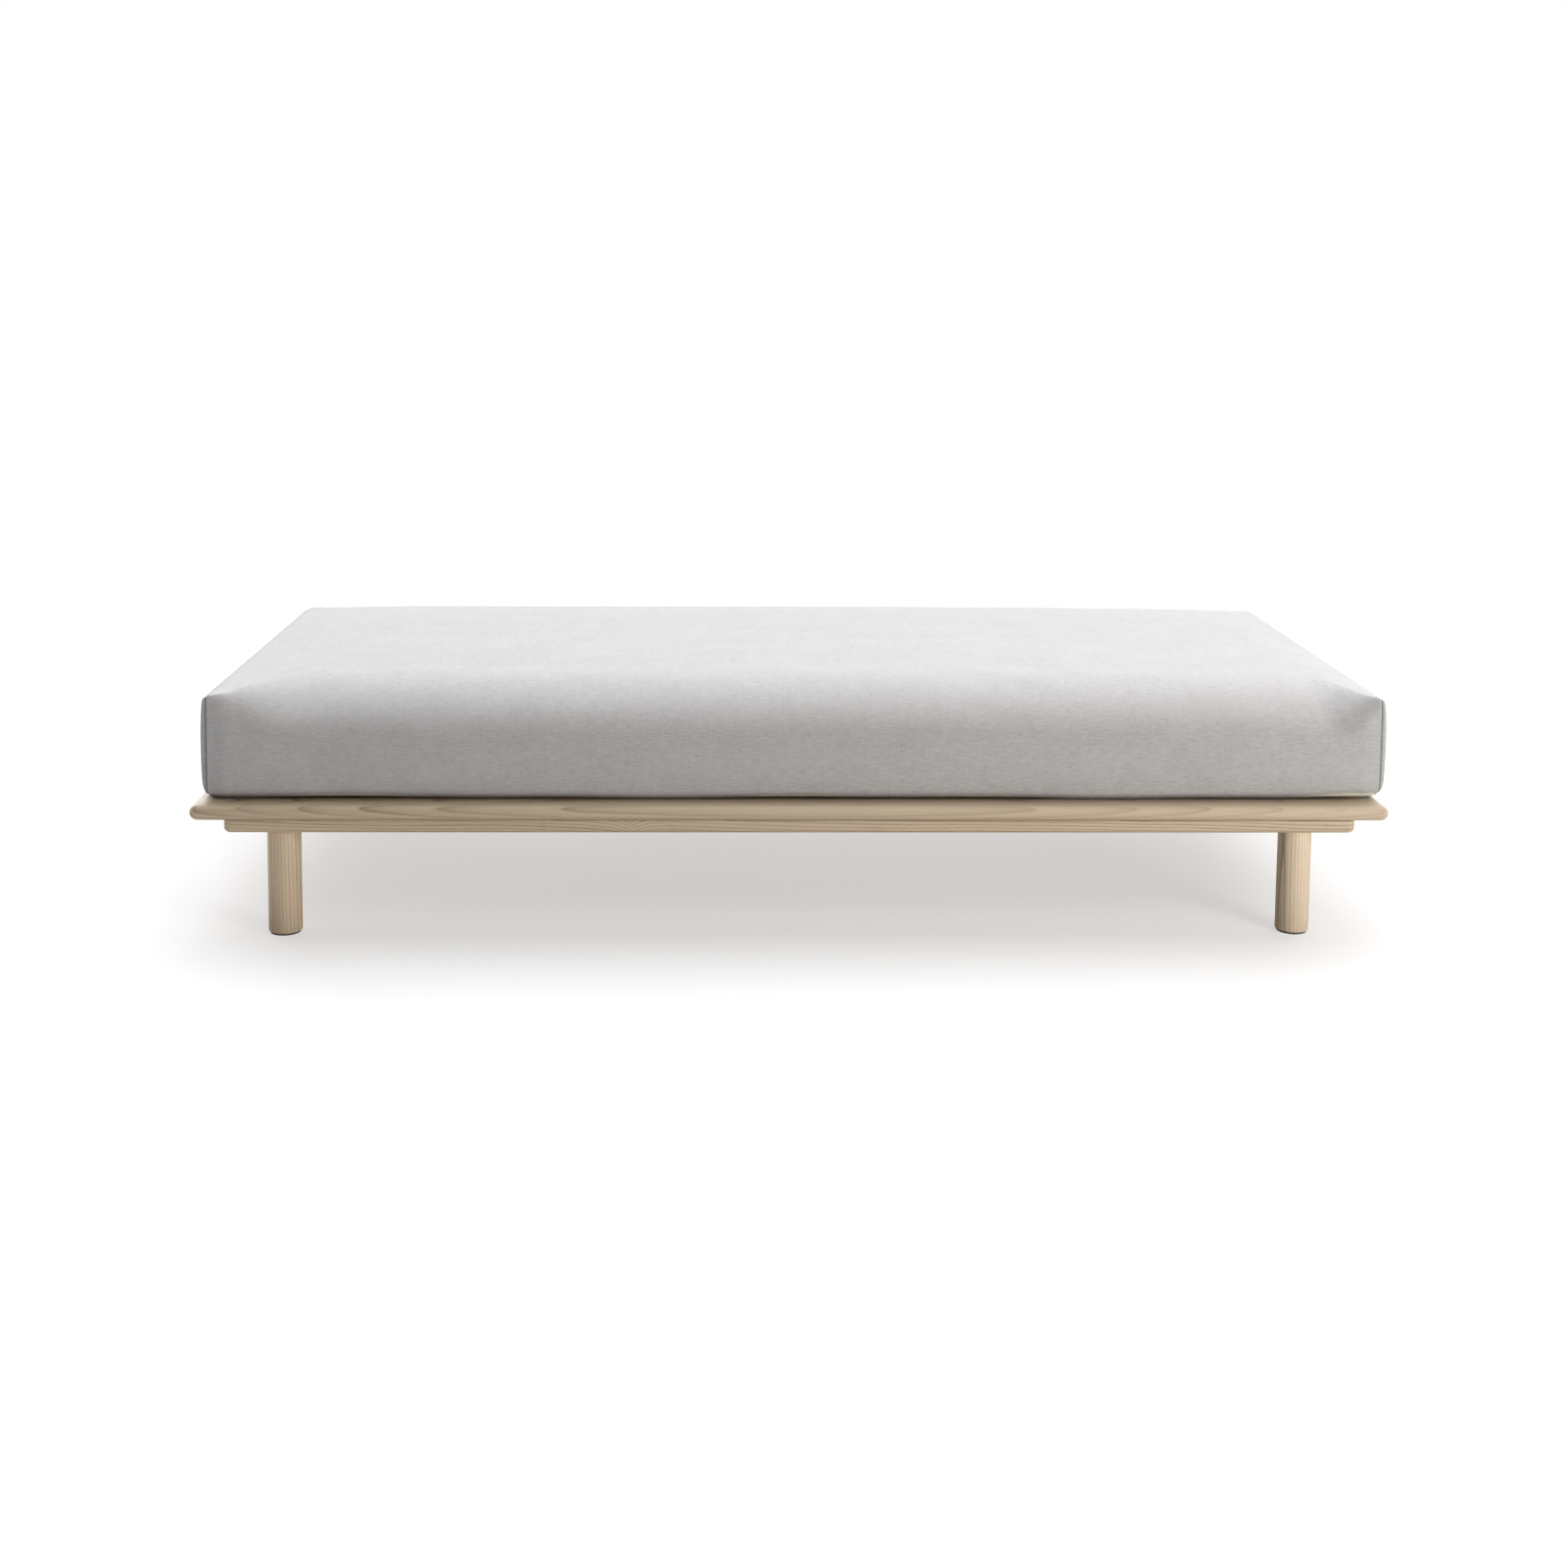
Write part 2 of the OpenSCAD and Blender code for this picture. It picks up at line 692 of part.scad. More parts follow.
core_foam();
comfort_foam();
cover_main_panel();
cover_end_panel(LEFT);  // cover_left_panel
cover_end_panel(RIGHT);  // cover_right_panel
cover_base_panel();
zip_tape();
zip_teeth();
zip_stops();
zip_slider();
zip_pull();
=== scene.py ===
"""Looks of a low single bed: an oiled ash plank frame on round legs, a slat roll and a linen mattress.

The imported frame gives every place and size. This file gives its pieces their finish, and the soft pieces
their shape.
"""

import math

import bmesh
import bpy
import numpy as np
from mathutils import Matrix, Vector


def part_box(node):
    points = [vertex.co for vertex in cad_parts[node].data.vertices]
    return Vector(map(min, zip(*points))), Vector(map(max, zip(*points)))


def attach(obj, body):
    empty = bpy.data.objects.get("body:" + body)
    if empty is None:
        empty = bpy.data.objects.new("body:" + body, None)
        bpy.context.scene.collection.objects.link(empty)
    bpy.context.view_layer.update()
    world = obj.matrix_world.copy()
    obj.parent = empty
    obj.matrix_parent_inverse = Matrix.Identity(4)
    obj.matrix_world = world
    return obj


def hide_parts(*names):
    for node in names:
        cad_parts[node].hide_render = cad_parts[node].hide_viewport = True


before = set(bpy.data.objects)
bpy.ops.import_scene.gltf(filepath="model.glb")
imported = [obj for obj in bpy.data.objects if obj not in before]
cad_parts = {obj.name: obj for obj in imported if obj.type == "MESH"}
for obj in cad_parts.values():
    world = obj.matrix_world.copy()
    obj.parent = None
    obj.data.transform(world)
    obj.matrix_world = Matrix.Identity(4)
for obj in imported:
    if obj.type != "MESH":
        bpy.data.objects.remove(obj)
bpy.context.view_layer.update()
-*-
WORK TO COMPLETE
Your task is to return, exactly and on their own, the lines from the one containing "cover_main_panel();" through the last line of the listing.

REPLY TO THE EXERCISE
cover_main_panel();
cover_end_panel(LEFT);  // cover_left_panel
cover_end_panel(RIGHT);  // cover_right_panel
cover_base_panel();
zip_tape();
zip_teeth();
zip_stops();
zip_slider();
zip_pull();
=== scene.py ===
"""Looks of a low single bed: an oiled ash plank frame on round legs, a slat roll and a linen mattress.

The imported frame gives every place and size. This file gives its pieces their finish, and the soft pieces
their shape.
"""

import math

import bmesh
import bpy
import numpy as np
from mathutils import Matrix, Vector


def part_box(node):
    points = [vertex.co for vertex in cad_parts[node].data.vertices]
    return Vector(map(min, zip(*points))), Vector(map(max, zip(*points)))


def attach(obj, body):
    empty = bpy.data.objects.get("body:" + body)
    if empty is None:
        empty = bpy.data.objects.new("body:" + body, None)
        bpy.context.scene.collection.objects.link(empty)
    bpy.context.view_layer.update()
    world = obj.matrix_world.copy()
    obj.parent = empty
    obj.matrix_parent_inverse = Matrix.Identity(4)
    obj.matrix_world = world
    return obj


def hide_parts(*names):
    for node in names:
        cad_parts[node].hide_render = cad_parts[node].hide_viewport = True


before = set(bpy.data.objects)
bpy.ops.import_scene.gltf(filepath="model.glb")
imported = [obj for obj in bpy.data.objects if obj not in before]
cad_parts = {obj.name: obj for obj in imported if obj.type == "MESH"}
for obj in cad_parts.values():
    world = obj.matrix_world.copy()
    obj.parent = None
    obj.data.transform(world)
    obj.matrix_world = Matrix.Identity(4)
for obj in imported:
    if obj.type != "MESH":
        bpy.data.objects.remove(obj)
bpy.context.view_layer.update()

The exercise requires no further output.